The makers of TNT's Rizzoli and Isles, a show which revolves around the careers and friendship of two women, a detective and a medical examiner, apparently aren't fans of the choices made by conservative females who opt for marriage and motherhood over a career. According to the July 17 episode, it's possible that some of these mothers could be driven to kill.
The episode begins with the murder of a prominent psychologist and author of a book called, "No Need to Breed," which advocates for childless marriage. Their primary suspect is a stay-at-home mother of nine who is also the founder of a pro-family website that has spoken out against the victim in the past. As with most people in this day in age, the subject has a profile on the site where she posts website. This causes Officer Rizzoli to scoff, "it's because she leads such a fascinating life that she wants everyone to know what she's doing at all times."
When Rizzoli brings her in for questioning the suspect, she has four of she children with her. Predictably, the protagonist looks at her with absolute disgust and asks if "there's someone else that they can stay with."
After the stay-at-home mom expresses her disdain for the murdered psychiatrist's views, Rizzoli asks if she committed the crime because she was jealous that the victim "didn't have stretch marks." The suspect then lifts up her shirt and says that, "she's very proud of her womb" which leaves Rizzoli and the other detective present in the room at the time visibly repulsed.
Later, when her father's pregnant ex-fianceé comes to her for help with a medical emergency, she accuses the woman of being intoxicated, when in fact she is suffering from gestational diabetes and is lapsing into a coma. The look on Rizzoli's face when the woman tries to take her hand is one of such disgust and discomfort that it is hysterical.
Ultimately, the stay-at-home mom turns out to not be the killer and really has little to do with the plot.
Pregnancy and motherhood aren't the only things that Rizzoli looks down on. When Isles asks her if she thinks that "she could be happy in a childless marriage," Rizzoli tells her that it doesn't matter because, "with or without children, marriage is miserable."

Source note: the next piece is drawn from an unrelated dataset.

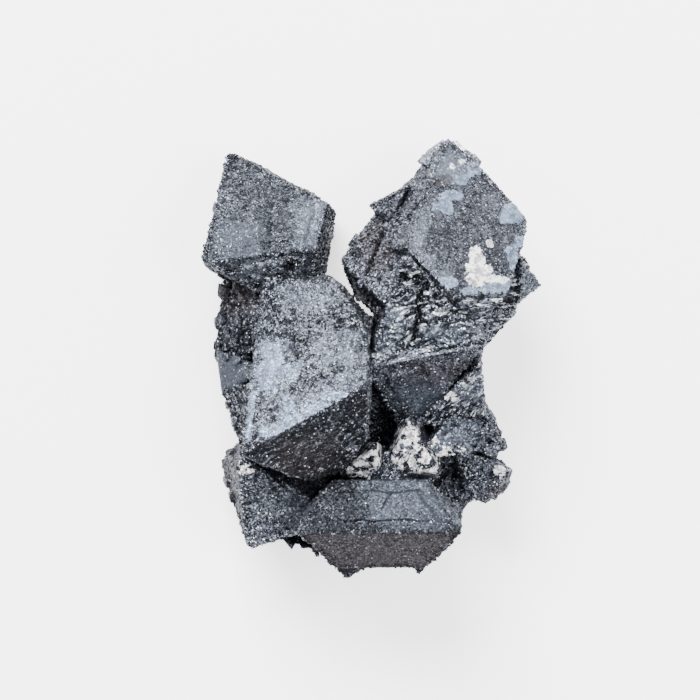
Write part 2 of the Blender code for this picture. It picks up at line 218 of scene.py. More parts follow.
# Druse, the small crystals on the large ones, as the solid has it: host, how many, smallest and
# largest half height, and the side that they favour.
DRUSES = (
    ("left_crown", 16, 0.5, 0.9, (0.9, -0.4, 0.4)),
    ("left_crown_rear", 12, 0.7, 1.5, (-0.4, -0.7, -0.1)),
    ("left_flank", 14, 0.8, 1.6, (-0.6, 0.0, 0.6)),
    ("left_flank_low", 8, 0.7, 1.3, (-0.8, -0.1, 0.1)),
    ("left_hip", 10, 0.7, 1.3, (-0.7, -0.2, 0.5)),
    ("left_foot", 12, 0.7, 1.4, (-0.4, -0.6, 0.1)),
    ("toe_inner", 5, 0.6, 1.0, (0.0, -0.8, 0.2)),
    ("toe_left", 5, 0.6, 1.0, (0.0, -0.8, 0.0)),
    ("toe_right", 5, 0.6, 1.0, (0.3, -0.8, 0.0)),
    ("right_flank", 22, 0.8, 1.7, (0.5, 0.2, 0.7)),
    ("right_foot", 8, 0.6, 1.0, (0.6, -0.5, 0.2)),
    ("right_crown_step", 12, 0.7, 1.4, (0.5, -0.7, 0.1)),
    ("right_crown_rear", 10, 0.7, 1.3, (-0.8, 0.3, 0.1)),
    ("right_tip", 4, 0.5, 0.8, (0.7, 0.0, 0.2)),
    ("wing", 8, 0.6, 1.0, (-0.7, 0.1, 0.5)),
    ("root_low", 10, 0.9, 1.8, (0.5, -0.6, 0.2)),
    ("root_right", 8, 0.9, 1.8, (0.8, 0.1, 0.3)),
    ("root_high", 8, 0.9, 1.8, (0.0, 0.7, 0.4)),
)

# How each crystal is finished: grid spacing, relief of its grains and the size of its crust
# crystals, in millimetres, how much of it the crust covers, and how light it is.
Finish = namedtuple("Finish", "spacing bump crust cover tone")
FINISHES = {
    "left_crown": Finish(0.28, 0.07, 0.21, 0.75, 0.00),
    "left_crown_rear": Finish(0.46, 0.10, 0.30, 0.8, -0.05),
    "left_shoulder": Finish(0.28, 0.08, 0.20, 0.55, 0.10),
    "front_foot": Finish(0.28, 0.05, 0.18, 0.45, 0.02),
    "left_foot": Finish(0.28, 0.07, 0.22, 0.75, -0.05),
    "right_waist": Finish(0.26, 0.08, 0.22, 0.5, 0.0),
    "right_saddle": Finish(0.24, 0.10, 0.24, 0.55, 0.05),
    "crown_cap": Finish(0.24, 0.08, 0.2, 0.6, 0.55),
    "right_crown": Finish(0.28, 0.05, 0.18, 0.7, 0.02),
    "right_crown_rear": Finish(0.36, 0.10, 0.28, 0.8, -0.05),
    "right_crown_step": Finish(0.34, 0.10, 0.28, 0.7, -0.05),
    "right_foot": Finish(0.24, 0.06, 0.22, 0.6, 0.05),
    "right_strip": Finish(0.28, 0.12, 0.30, 0.6, 0.1),
    "right_flank": Finish(0.26, 0.12, 0.30, 0.9, -0.1),
    "right_tip": Finish(0.26, 0.08, 0.22, 0.7, 0.3),
    "left_flank": Finish(0.30, 0.12, 0.28, 0.8, -0.36),
    "left_flank_low": Finish(0.28, 0.05, 0.22, 0.35, -0.1),
    "left_hip": Finish(0.28, 0.10, 0.26, 0.8, -0.18),
    "wing": Finish(0.28, 0.10, 0.24, 0.7, -0.05),
    "wing_foot": Finish(0.26, 0.10, 0.26, 0.6, -0.05),
    "crown_bud": Finish(0.24, 0.07, 0.2, 0.6, 0.0),
    "silver_left": Finish(0.24, 0.03, 0.2, 0.12, 0.1),
    "silver_right": Finish(0.24, 0.03, 0.2, 0.15, 0.1),
    "toe_left": Finish(0.28, 0.08, 0.24, 0.6, 0.15),
    "toe_right": Finish(0.28, 0.08, 0.24, 0.6, -0.1),
    "toe_inner": Finish(0.28, 0.08, 0.24, 0.6, -0.1),
}
ROOT_FINISH = Finish(0.50, 0.12, 0.34, 0.8, -0.15)     # for the crystals that fill the base


def faces(crystal):
    """The eight faces as {key: (outward unit direction, distance from the frame's origin)}."""
    centre = np.array(crystal.centre)
    axes = np.linalg.inv((np.array(crystal.tips) - centre).T)
    found = {}
    for signs in itertools.product((1, -1), repeat=3):
        key = "".join("+" if sign > 0 else "-" for sign in signs)
        slope = np.array(signs) @ axes
        length = np.linalg.norm(slope)
        found[key] = (slope / length, (crystal.reach.get(key, 1.0) + slope @ centre) / length)
    return found


def face_gaps(name, points):
    """The keys of a crystal's faces, and how far each point lies inside each face's plane."""
    table = faces(CRYSTALS[name])
    return list(table), np.stack([reach - points @ unit for unit, reach in table.values()], 1)


def bounding_planes(crystal):
    """Unit directions and distances of the faces, the flats and the broken base, as two arrays."""
    planes = list(faces(crystal).values())
    for point, direction in crystal.flats:
        unit = np.array(direction) / np.linalg.norm(direction)
        planes.append((unit, unit @ np.array(point)))
    planes.append((np.array((0.0, 0.0, -1.0)), 0.0))
    return np.array([unit for unit, _ in planes]), np.array([reach for _, reach in planes])


NEARLY_PARALLEL = 1e-4      # three planes whose directions span less than this have no corner
TOUCHING = 1e-6             # how far past a plane a corner on it may come out


def heart(units, reaches):
    """A point well inside the planes: the mean of the corners where three of them meet."""
    corners = []
    for trio in itertools.combinations(range(len(units)), 3):
        rows = list(trio)
        if abs(np.linalg.det(units[rows])) > NEARLY_PARALLEL:
            corner = np.linalg.solve(units[rows], reaches[rows])
            if np.all(units @ corner <= reaches + TOUCHING):
                corners.append(corner)
    return np.mean(corners, axis=0)


# ------------------------------
# Numbers over the surface
HASH_FACTORS = [np.uint32(factor) for factor in (73856093, 19349663, 83492791)]
HASH_ROUNDS = ((15, 2246822519), (13, 3266489917), (16, 1))     # how far bits move, and a factor
HASH_RANGE = 2 ** 32
SALT_FACTOR, SALT_START = 2654435, 97


def scramble(cells, salt):
    """A repeatable number from 0 to 1 for each whole-number cell (x, y, z): an integer hash."""
    cells = cells.astype(np.int64).astype(np.uint32)
    mixed = np.uint32((salt * SALT_FACTOR + SALT_START) % HASH_RANGE)
    for axis, factor in enumerate(HASH_FACTORS):
        mixed = mixed ^ cells[..., axis] * factor
    for shift, factor in HASH_ROUNDS:
        mixed ^= mixed >> np.uint32(shift)
        mixed *= np.uint32(factor)
    return mixed / (HASH_RANGE - 1.0)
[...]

In order to highlight this point, the show's writers apparently decided to go way over the top. Rizzoli is promptly kidnapped by a crazy bakery delivery man, who has a replica of her bedroom in his basement and a variety of photo-shopped pictures of the two of them together, and intends to keep her there as his wife. (Get it? Marriage is a prison? We've never heard that one before.)
Because this is a cable TV show, and it's still a few months til sweeps week, Rizzoli is rescued (ironically by a team of male officers) and goes back home to drink wine and make sarcastic comments about how the hostage situation mirrored a real marriage.